Through repurposed archival footage, live performance, ethnographic dance on film, and experimental cinema, Mi Yawd embodies the spirit of resistance of Jamaica and its people. Lead artist Shamar Watt is a Jamaican American who proudly traces his heritage to the maroons of Jamaica, Africans who rebelled against British colonialists on the island in the 18th century. It is this spirited lineage he seeks to give form to in this new work through cutting-edge choreography and cinema. The funds will be used for managerial, artistic, and technical costs for the development of the work, including work-in-progress showings and travel to Jamaica to connect with maroon and other communities there.


Image shows David Thomson, Anna Martine Whitehead, and Takahiro Yamamoto, all wearing shades of gray with their backs toward the camera.
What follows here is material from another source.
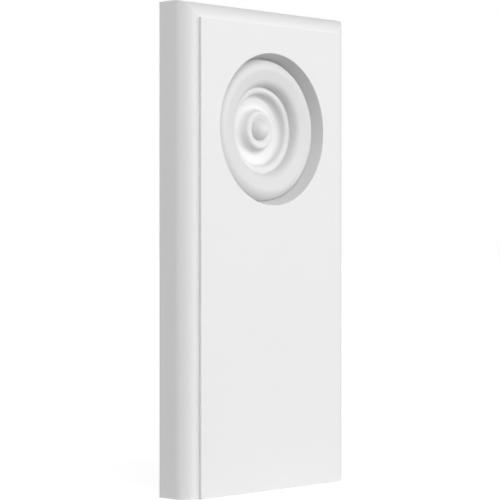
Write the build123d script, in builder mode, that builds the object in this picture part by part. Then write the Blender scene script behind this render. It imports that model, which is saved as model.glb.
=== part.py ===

They are all barefoot, Anna has on green socks. They are in a stark gray/black room. There is a red round carpet with a small round cushion on the left side of the performers.
David Thomson, Anna Martine Whitehead, and Takahiro Yamamoto in a rehearsal for NOTHINGBEING at Portland Institute for Contemporary Art (2022). Photo: Takahiro Yamamoto.

Takahiro Yamamoto (Portland, OR) – NOTHINGBEING

Co-commissioning partner: Portland Institute for Contemporary Art (PICA; Portland, OR)

NOTHINGBEING is a collaborative dance performance project by Portland-based choreographer Takahiro Yamamoto and artists Samita Sinha, Anna Martine Whitehead, and David Thomson. NOTHINGBEING investigates ways to embody and expose the presence of nothingness in order to acknowledge spaces we easily dismiss and to consider possibilities for the unity of the self and the other. NPN Development funds will be used for artist fees, travels and per diem, housing, and necessary production costs for a technical and rehearsal residency at PICA in August 2022.